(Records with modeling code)
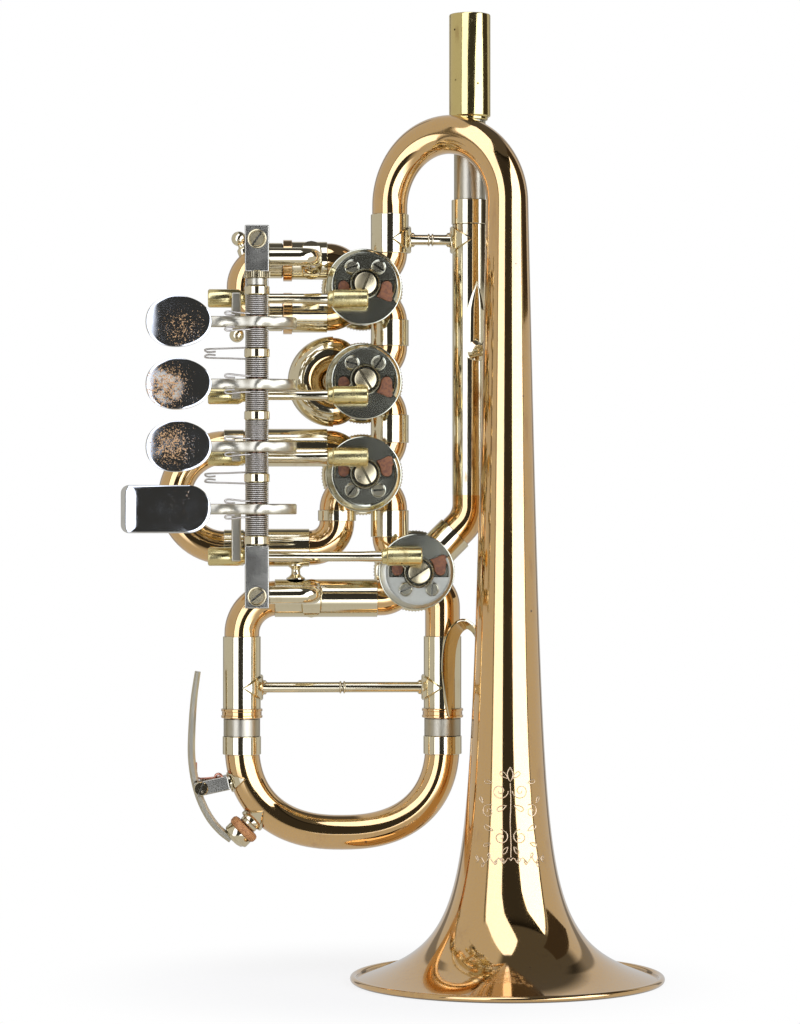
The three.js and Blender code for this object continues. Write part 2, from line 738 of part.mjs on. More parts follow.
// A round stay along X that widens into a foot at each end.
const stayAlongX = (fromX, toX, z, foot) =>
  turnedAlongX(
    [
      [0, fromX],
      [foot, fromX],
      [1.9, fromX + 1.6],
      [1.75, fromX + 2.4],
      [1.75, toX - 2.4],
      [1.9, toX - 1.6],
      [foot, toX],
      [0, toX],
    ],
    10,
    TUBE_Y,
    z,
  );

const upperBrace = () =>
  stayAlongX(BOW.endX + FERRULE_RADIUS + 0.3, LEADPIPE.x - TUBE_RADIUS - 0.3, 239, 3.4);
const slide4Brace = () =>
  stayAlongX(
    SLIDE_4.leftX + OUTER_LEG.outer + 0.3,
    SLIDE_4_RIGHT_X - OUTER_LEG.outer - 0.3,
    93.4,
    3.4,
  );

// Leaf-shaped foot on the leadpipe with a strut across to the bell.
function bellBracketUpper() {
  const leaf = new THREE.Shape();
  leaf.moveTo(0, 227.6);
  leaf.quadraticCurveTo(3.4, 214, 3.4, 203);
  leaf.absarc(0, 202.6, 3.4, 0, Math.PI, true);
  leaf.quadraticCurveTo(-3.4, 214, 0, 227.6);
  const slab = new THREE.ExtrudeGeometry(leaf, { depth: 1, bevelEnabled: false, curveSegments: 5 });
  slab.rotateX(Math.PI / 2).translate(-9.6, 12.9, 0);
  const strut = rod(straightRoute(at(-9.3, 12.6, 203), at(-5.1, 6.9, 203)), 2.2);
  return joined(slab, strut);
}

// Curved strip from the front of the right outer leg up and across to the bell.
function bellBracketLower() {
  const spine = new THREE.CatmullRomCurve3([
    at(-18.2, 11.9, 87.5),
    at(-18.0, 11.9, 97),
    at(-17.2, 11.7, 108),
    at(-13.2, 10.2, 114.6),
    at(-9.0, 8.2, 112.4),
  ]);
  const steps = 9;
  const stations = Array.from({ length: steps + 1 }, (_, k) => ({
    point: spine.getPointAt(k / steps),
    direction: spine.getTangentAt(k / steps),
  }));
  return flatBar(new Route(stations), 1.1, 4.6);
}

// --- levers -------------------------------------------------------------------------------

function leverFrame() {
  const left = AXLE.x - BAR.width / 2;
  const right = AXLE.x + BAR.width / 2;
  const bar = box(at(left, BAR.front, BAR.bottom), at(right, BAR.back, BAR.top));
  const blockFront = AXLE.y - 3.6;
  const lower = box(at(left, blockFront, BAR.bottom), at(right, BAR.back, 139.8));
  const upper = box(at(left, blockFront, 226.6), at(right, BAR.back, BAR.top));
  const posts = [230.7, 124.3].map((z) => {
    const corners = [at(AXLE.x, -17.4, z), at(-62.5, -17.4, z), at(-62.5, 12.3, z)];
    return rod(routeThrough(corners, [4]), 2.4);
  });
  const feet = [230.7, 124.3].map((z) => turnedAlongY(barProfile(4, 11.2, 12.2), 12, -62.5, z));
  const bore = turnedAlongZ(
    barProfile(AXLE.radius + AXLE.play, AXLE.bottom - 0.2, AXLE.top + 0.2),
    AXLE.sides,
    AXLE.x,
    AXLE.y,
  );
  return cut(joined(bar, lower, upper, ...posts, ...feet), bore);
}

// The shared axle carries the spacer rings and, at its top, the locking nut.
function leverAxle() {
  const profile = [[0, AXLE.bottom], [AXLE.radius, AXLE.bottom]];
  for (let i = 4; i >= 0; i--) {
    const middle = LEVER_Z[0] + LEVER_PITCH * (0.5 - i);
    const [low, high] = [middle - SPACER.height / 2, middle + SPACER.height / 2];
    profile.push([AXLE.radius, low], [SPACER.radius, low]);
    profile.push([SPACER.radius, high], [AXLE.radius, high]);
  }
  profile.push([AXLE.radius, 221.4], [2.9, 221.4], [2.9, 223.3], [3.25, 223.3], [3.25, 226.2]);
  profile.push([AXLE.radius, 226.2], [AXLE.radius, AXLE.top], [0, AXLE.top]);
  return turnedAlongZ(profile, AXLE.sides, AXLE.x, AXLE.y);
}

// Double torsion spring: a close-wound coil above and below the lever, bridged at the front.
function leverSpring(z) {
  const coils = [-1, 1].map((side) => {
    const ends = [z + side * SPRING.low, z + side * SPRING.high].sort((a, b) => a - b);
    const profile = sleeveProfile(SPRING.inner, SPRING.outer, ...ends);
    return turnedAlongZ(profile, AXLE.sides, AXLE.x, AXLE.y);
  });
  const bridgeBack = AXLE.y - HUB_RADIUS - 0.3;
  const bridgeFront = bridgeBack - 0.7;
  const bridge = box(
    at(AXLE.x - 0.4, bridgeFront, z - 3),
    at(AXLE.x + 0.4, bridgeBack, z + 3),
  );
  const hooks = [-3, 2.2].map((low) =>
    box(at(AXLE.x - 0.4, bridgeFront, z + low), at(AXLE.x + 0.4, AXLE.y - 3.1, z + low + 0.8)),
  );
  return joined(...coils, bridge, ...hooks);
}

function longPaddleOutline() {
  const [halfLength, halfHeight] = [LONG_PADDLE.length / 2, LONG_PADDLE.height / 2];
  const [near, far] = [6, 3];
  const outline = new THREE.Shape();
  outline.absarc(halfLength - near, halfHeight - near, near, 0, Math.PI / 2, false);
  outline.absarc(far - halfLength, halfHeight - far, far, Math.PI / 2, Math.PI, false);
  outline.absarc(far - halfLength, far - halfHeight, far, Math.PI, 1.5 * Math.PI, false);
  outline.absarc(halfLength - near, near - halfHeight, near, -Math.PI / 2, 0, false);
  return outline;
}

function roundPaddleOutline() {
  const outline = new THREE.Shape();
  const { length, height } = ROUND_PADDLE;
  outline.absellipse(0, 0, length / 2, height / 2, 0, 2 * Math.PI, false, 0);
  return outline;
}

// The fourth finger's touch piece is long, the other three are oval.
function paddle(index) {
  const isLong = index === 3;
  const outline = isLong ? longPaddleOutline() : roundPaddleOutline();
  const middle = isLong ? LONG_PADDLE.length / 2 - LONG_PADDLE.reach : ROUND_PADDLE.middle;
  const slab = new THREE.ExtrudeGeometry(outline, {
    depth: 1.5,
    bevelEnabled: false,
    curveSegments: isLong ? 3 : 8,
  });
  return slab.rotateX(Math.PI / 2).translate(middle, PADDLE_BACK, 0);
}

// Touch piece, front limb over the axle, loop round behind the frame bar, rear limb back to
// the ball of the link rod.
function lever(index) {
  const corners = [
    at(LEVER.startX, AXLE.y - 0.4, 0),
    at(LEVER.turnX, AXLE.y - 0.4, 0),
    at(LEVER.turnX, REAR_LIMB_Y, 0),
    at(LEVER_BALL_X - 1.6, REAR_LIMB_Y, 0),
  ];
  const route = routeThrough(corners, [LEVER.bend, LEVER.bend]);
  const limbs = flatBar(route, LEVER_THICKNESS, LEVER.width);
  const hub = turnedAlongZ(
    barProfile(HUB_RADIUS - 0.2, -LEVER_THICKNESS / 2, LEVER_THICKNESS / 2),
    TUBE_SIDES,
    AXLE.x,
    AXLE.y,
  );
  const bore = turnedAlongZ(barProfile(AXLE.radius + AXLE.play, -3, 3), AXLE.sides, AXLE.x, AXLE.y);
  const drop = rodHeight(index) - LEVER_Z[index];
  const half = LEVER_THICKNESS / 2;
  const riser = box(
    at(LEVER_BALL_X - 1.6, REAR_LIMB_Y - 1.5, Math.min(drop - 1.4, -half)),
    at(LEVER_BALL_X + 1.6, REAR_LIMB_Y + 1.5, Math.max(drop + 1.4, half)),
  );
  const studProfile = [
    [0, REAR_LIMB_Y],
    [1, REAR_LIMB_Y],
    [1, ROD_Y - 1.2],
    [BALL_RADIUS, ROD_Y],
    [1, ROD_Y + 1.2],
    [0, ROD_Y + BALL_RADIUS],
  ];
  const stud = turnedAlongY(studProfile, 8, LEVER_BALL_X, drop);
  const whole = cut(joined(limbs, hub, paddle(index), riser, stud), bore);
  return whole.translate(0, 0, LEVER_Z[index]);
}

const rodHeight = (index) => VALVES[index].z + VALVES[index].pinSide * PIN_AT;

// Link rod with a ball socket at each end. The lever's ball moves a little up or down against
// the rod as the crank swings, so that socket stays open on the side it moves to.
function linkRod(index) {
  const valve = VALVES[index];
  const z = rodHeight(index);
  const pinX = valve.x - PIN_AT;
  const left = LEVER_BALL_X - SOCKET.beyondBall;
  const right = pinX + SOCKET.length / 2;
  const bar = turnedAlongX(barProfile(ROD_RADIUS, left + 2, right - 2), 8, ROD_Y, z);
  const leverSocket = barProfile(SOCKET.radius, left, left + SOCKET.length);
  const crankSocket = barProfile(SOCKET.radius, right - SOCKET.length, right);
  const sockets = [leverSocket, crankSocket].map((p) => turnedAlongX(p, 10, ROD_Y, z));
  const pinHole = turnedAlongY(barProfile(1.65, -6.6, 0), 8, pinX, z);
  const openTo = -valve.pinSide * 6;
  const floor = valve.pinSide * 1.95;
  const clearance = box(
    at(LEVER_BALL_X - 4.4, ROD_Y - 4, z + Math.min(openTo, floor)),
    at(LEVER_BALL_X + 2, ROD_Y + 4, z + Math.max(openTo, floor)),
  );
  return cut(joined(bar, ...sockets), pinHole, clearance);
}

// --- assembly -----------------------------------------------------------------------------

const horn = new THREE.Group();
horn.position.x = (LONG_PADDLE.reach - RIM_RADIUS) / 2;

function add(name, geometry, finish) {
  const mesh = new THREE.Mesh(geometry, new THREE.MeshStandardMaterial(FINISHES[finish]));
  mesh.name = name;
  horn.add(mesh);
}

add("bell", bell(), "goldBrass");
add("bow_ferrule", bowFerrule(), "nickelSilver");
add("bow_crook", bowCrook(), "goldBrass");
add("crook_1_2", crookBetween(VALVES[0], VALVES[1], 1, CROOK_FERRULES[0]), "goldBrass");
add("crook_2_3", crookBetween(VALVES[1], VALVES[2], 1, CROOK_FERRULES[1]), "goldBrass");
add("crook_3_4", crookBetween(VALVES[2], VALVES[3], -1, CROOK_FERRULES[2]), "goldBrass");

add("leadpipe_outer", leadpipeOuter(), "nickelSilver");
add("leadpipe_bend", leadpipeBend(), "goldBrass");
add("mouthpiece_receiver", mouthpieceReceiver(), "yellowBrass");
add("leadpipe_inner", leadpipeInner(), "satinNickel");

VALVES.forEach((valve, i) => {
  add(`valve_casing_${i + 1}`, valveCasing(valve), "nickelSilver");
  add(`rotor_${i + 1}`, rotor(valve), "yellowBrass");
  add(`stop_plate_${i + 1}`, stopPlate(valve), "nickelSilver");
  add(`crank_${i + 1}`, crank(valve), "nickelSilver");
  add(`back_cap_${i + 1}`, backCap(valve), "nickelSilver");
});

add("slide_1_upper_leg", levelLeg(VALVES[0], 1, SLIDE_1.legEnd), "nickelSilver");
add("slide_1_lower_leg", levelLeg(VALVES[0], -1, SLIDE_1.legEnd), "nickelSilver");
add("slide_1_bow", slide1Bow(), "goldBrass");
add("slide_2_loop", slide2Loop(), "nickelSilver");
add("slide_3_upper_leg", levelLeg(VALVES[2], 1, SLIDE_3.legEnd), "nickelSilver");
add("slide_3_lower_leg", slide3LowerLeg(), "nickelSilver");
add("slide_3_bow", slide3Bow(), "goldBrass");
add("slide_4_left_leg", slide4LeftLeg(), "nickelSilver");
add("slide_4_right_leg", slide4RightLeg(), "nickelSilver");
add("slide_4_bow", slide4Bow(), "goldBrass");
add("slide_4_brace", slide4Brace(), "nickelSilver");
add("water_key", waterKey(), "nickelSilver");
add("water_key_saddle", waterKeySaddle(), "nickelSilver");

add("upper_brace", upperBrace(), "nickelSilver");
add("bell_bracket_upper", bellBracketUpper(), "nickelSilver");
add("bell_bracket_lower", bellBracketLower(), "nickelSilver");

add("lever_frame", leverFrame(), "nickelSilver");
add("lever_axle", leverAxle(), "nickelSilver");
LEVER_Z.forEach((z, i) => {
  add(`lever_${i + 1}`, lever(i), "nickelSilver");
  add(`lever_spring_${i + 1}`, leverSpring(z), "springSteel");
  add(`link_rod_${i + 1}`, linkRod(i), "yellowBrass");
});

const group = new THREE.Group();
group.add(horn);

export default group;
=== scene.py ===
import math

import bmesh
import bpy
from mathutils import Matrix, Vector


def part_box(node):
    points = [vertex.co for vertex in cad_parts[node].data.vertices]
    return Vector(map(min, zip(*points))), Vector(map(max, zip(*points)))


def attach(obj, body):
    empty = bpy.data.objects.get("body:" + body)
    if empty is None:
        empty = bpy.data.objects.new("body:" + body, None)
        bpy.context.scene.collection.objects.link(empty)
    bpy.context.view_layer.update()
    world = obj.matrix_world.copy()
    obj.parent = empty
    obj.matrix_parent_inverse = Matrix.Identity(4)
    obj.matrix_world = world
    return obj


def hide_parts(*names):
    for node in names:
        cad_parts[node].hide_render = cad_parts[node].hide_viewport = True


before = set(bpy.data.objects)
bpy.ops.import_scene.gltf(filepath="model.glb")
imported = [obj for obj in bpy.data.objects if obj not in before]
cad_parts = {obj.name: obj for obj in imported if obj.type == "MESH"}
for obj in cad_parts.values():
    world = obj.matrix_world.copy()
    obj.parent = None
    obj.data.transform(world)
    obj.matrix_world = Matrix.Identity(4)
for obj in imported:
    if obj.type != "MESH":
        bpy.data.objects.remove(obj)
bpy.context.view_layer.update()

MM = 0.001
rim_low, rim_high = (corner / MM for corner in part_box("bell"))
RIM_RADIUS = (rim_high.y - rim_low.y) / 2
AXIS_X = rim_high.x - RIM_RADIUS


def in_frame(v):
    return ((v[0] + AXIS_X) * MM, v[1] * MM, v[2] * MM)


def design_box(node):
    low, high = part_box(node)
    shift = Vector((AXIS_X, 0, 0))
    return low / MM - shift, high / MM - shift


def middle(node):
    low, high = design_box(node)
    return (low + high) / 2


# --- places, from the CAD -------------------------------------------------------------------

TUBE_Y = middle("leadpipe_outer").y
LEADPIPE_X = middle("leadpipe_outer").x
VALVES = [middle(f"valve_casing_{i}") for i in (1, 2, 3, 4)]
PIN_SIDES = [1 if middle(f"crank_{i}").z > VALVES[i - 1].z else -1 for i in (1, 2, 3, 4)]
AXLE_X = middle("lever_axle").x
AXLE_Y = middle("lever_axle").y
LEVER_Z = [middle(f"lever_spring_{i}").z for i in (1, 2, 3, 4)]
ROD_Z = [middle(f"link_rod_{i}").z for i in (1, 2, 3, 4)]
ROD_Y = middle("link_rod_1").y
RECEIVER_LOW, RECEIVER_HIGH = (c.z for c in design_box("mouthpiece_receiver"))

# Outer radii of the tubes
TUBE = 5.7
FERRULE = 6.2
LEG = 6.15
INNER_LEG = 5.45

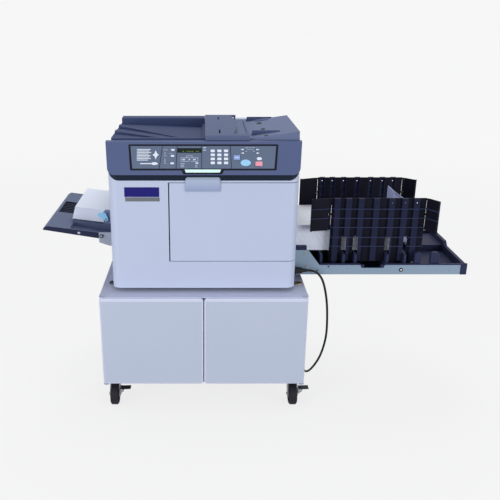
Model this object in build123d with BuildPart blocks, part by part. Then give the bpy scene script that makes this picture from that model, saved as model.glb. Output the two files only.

### WHAT THE EXERCISE ASKS
Looking at the data above, return every line from the one with "LEVER_Z.forEach((z, i) =>" down to the one with "for node in", exactly and inclusively.

### RESPONSE
LEVER_Z.forEach((z, i) => {
  add(`lever_${i + 1}`, lever(i), "nickelSilver");
  add(`lever_spring_${i + 1}`, leverSpring(z), "springSteel");
  add(`link_rod_${i + 1}`, linkRod(i), "yellowBrass");
});

const group = new THREE.Group();
group.add(horn);

export default group;
=== scene.py ===
import math

import bmesh
import bpy
from mathutils import Matrix, Vector


def part_box(node):
    points = [vertex.co for vertex in cad_parts[node].data.vertices]
    return Vector(map(min, zip(*points))), Vector(map(max, zip(*points)))


def attach(obj, body):
    empty = bpy.data.objects.get("body:" + body)
    if empty is None:
        empty = bpy.data.objects.new("body:" + body, None)
        bpy.context.scene.collection.objects.link(empty)
    bpy.context.view_layer.update()
    world = obj.matrix_world.copy()
    obj.parent = empty
    obj.matrix_parent_inverse = Matrix.Identity(4)
    obj.matrix_world = world
    return obj


def hide_parts(*names):
    for node in names:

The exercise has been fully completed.